Impersonal, perhaps, but 1998's singularly beautiful Moon Pix and 1996's What Would the Community Think? established a reluctant emotional barometer for those who heard Marshall's idiosyncratic dovesong as a touchpoint for all the trauma and hurt turning on the millennial fulcrum. You Are Free is the next step, then, facing the out there as well as the in here. It's messy, confused, contradictory, brash, subdued, courageous, terrified a 21st-century record. It's survivor, not victim. And it's not perfect. Two or three too many songs dilute the impact of the album, dragging it from the lofty heights of masterwork to a level of mere disturbed brilliance like an extraneous appendage on an already complete sculpture.
So, where is this "disturbed brilliance"? Essentially an if-you-love-someone-let-them-go break-up song, "Good Woman" drags its four distorted chords through a hopeless night. Marshall's resigned good-heartedness struggles in the wake of a played-out love affair. All the loneliness and doomed complexity of male/female relationships gathers in this almost unbearably melancholy song. Ragged guitar, a haunted violin (Dirty Three's Warren Ellis), and a shell-shocked backing "choir" (a restrained Eddie Vedder and two young girls identified simply as Maggie and Emma), suggest and echo the cumulative ripple effect on friendships such implosions often have. Countless country songs have famously aspired to this kind of slow-motion majestic train wreck, and many have fallen short.

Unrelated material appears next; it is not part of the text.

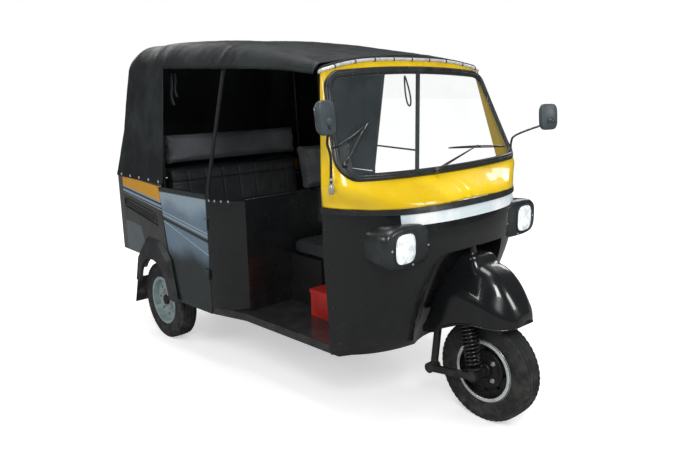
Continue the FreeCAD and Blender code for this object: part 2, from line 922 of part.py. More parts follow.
def door():
    """Half door on the right side, hinged at its front edge."""
    front = pillar_setback + door_gap
    side = [(front, door_foot_height), (front, waist_height),
            (door_rear_top_setback, waist_height), (door_rear_foot_setback, door_foot_height)]
    face = polygon([vec(behind(setback), -flank_y(setback), height) for setback, height in side])
    panel = Part.Face(face).extrude(vec(0, door_thickness, 0))
    span = waist_height - door_foot_height
    for share in hinge_height_shares:
        low = door_foot_height + span * share
        spot = vec(hinge_x(), -hinge_y(), low)
        knuckle = Part.makeCylinder(hinge_radius, hinge_length, spot)
        leaf = block(behind(front) - hinge_length / 2, hinge_x(), -hinge_y() - hinge_radius / 2,
                     -flank_y(front) + sheet_thickness, low, low + hinge_length)
        panel = panel.fuse(knuckle).fuse(leaf)
    return panel.removeSplitter()


def hinge_x():
    return behind(pillar_setback + door_gap / 2)


def hinge_y():
    return middle_width / 2 + hinge_radius + fit_gap


# Rear body

def arch_outline(y, foot_drop):
    """Side outline of the wheel opening."""
    centre = rear_axle_x
    top = axle_height + arch_inner_rise
    bend = axle_height + arch_inner_rise / 2
    low = arch_foot_height - foot_drop
    lean = arch_inner_half / 5
    front = vec(centre + arch_inner_half, y, bend)
    rear = vec(centre - arch_inner_half, y, bend)
    front_foot = vec(front.x + lean, y, low)
    rear_foot = vec(rear.x - lean, y, low)
    edges = [Part.LineSegment(front_foot, front).toShape(),
             Part.Arc(front, vec(centre, y, top), rear).toShape(),
             Part.LineSegment(rear, rear_foot).toShape(),
             Part.LineSegment(rear_foot, front_foot).toShape()]
    return Part.Wire(edges)


def quarter_panel():
    """Right rear side panel with its wheel opening and long recessed trough."""
    outer = rear_width / 2
    top_front = door_rear_top_setback + door_gap
    foot_front = door_rear_foot_setback + door_gap
    slope = (door_rear_top_setback - door_rear_foot_setback) / (waist_height - door_foot_height)
    top_front += slope * (quarter_top_height - waist_height)
    side = [(foot_front, door_foot_height), (top_front, quarter_top_height),
            (tail_split_setback, quarter_top_height), (tail_split_setback, quarter_foot_height),
            (wheelbase + arch_inner_half + arch_leg_width / 2, quarter_foot_height),
            (wheelbase + arch_inner_half / 2, door_foot_height)]
    face = polygon([vec(behind(setback), -outer, height) for setback, height in side])
    panel = Part.Face(face).extrude(vec(0, door_thickness, 0))
    opening = prism(arch_outline(-outer - overrun, overrun), vec(0, 2 * overrun, 0))
    panel = panel.cut(opening)
    rear_x = behind(tail_split_setback) + door_gap
    front_x = behind(door_rear_top_setback) - trough_height / 2
    half = trough_height / 2
    trough = [vec(rear_x, -outer, trough_rear_height - half),
              vec(front_x, -outer, trough_front_height - half),
              vec(front_x, -outer, trough_front_height + half),
              vec(rear_x, -outer, trough_rear_height + half)]
    groove = prism(rounded(trough, trough_height / 4), vec(0, trough_depth, 0))
    return panel.cut(groove)


def flare_outline(y, outset):
    """Side outline of the flare, moved out by the outset above its feet."""
    half = arch_inner_half + arch_leg_width + outset
    rise = axle_height + arch_inner_rise + arch_band + outset - arch_foot_height
    corners = [vec(rear_axle_x + half * across, y, arch_foot_height + rise * up)
               for across, up in arch_corner_shares]
    return rounded(corners, [0, arch_round, arch_round, arch_round, arch_round, 0])


def wheel_arch():
    """Flared plastic band round the right wheel opening, bevelled towards the body."""
    y = -rear_width / 2 - fit_gap
    flare = Part.makeLoft([flare_outline(y, 0), flare_outline(y - arch_proud, -arch_bevel)], True, True)
    opening = prism(arch_outline(y - overrun, overrun), vec(0, 2 * overrun, 0))
    return flare.cut(opening)


def mudflap():
    """Flap behind the right wheel, slanting back from the flare's rear foot."""
    half = arch_inner_half + arch_leg_width
    across, up = arch_corner_shares[-1]
    x = rear_axle_x + half * across
    rise = axle_height + arch_inner_rise + arch_band - arch_foot_height
    high = arch_foot_height + rise * up
    y = -rear_width / 2
    side = [vec(x, y, high), vec(x - flap_slant, y, high - flap_height),
            vec(x - flap_slant + flap_thickness, y, high - flap_height), vec(x + flap_thickness, y, high)]
    return prism(polygon(side), vec(0, flap_width, 0))


def tail_panel():
    """Tail with rounded corners, open in the middle for the rear lid."""
    outer = rear_width / 2
    rear = behind(tail_setback)
    front = behind(tail_split_setback) - fit_gap
    plan = [vec(front, -outer, quarter_foot_height), vec(rear, -outer, quarter_foot_height),
            vec(rear, outer, quarter_foot_height), vec(front, outer, quarter_foot_height)]
    radii = [0, tail_corner_radius, tail_corner_radius, 0]
    height = quarter_top_height - quarter_foot_height
    solid = prism(rounded(plan, radii), vec(0, 0, height))
    t = door_thickness
    low = quarter_foot_height - overrun
    inner = [vec(front + overrun, -outer + t, low), vec(rear + t, -outer + t, low),
             vec(rear + t, outer - t, low), vec(front + overrun, outer - t, low)]
    inner_radius = tail_corner_radius - t
    hollow = prism(rounded(inner, [0, inner_radius, inner_radius, 0]), vec(0, 0, height + 2 * overrun))
    return solid.cut(hollow).cut(lid_solid(-door_gap, overrun))


def lid_solid(inset, run):
    half = lid_width / 2 - inset
    low = lid_foot_height + inset
    high = lid_foot_height + lid_height - inset
    x = behind(tail_setback) - run
    corners = [vec(x, -half, low), vec(x, half, low), vec(x, half, high), vec(x, -half, high)]
    return prism(rounded(corners, lid_radius), vec(2 * run + lid_thickness, 0, 0))


def lid_hinge_x():
    return behind(tail_setback) - hinge_radius - fit_gap


def lid_hinge_height():
    return lid_foot_height + lid_height + door_gap / 2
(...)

That Marshall achieves it with such apparent economy is astonishing.
Marshall's palette may not have expanded much (guitar and piano dominate once more, with spare additions of strings and occasional drums courtesy of Dave Grohl), but her application techniques have acquired greater variety and depth. Building on the "Paul Revere" drum loops of "American Flag" and the more complex rhythmic textures of "Cross Bones Style" (both from Moon Pix), songs like "He War", "Shaking Paper" and "Speak For Me" vary the tempo, break up what might otherwise have become monotony, and provide evidence that Marshall is not content to occupy just one narrow musical niche. She confirms her eclectic nature, too, (already established on The Covers Record) subjecting Michael Hurley's lonely-sounding "Werewolf" to a Euro gothic folk revision. "Keep On Runnin'", the other cover song here, is John Lee Hooker's "Crawling Black Spider" filtered through a feminine lens, literally echoing like a wounded threat in some unfurnished room.
But the album does have its missteps, blind alleys and jarring moments: "Shaking Paper" is inconsequential, going nowhere, weakly mirroring the anti-climax of the previous "He War" without any of that song's spirit (despite Grohl's urgent drums), and "Names" harrowingly authentic as it feels, in terms of its roll call of damaged children doesn't possess the musical dexterity to match. Without the inclusion of these, and possibly one or two others, the impact of the final song would be even greater. As it is, "Evolution" distills all the album's themes, wrapping weary piano and (Marshall's feathery and Vedder's near spoken) wraithlike vocals around a becalmed ship flapping at the sails, urging some kind of forward motion ("better make your mind up quick"). This closing song and thus the album leaves the word "better" repeating in our ears long after the piano notes have died away. The overall sense is one of increasingly desperate encouragement, a painful awareness that this moment now (now!) is pivotal, that to look outward requires introspection, that to move forward we need to first absorb the lessons of our past. And by doing so, perhaps even become free.